We’re coming off of a couple of important events for our energy sector. One is the recent Saskatchewan Oil and Gas Show in Weyburn. If you’ve been to the oil show before, you know much of what it’s about. A chance for those in the industry to come together, showcase their technology, interact, network, have a great time and listen to speakers.

It’s also a chance for politicians and other supporters to drop by and say thanks. This year’s oil show included an appearance by Pierre Pollievre, who hopes to be the next leader of the federal Conservative Party. Needless to say, his speech went over well with the patch representatives in attendance.

The other is Saskatchewan Mining Week from May 29-June 4. Events are held across the province to remind people about how important mining is to Saskatchewan and to bring awareness to those who are interested in learning.

Luncheons, seminars and the always-popular mine rescue competition are among the attractions for mining week each year.

These two events are valuable for Saskatchewan.

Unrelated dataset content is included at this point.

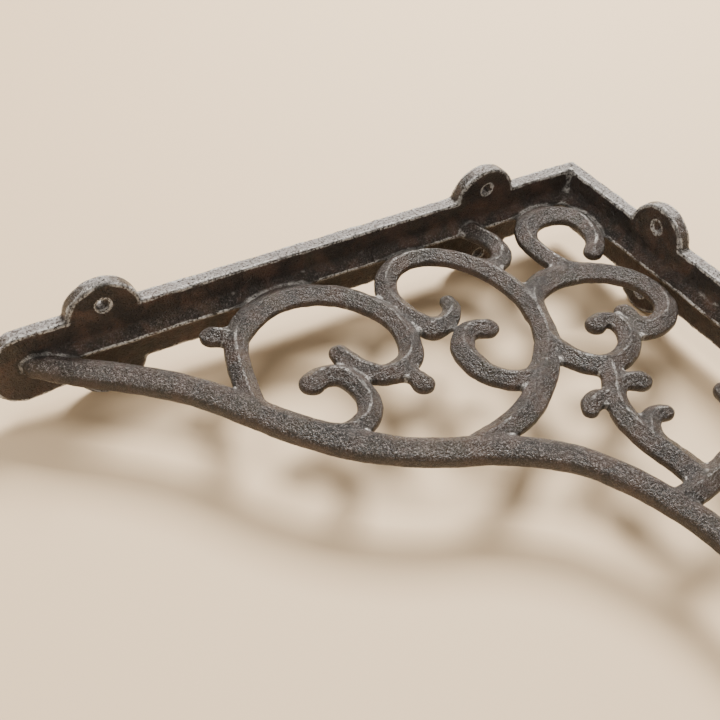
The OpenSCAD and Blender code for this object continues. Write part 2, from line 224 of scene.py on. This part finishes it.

And while they’re considered separate, they’re undeniably connected in ways beyond the calendar.

When it comes to Saskatchewan and its natural resources, public relations is everyone’s responsibility.

We might not get big money floating into the province from the trip by the premier and others into Saskatchewan, but it’s more than just bringing lots of investment.

Sometimes, it’s just as simple as reminding people that we’re here, and we have so much to offer.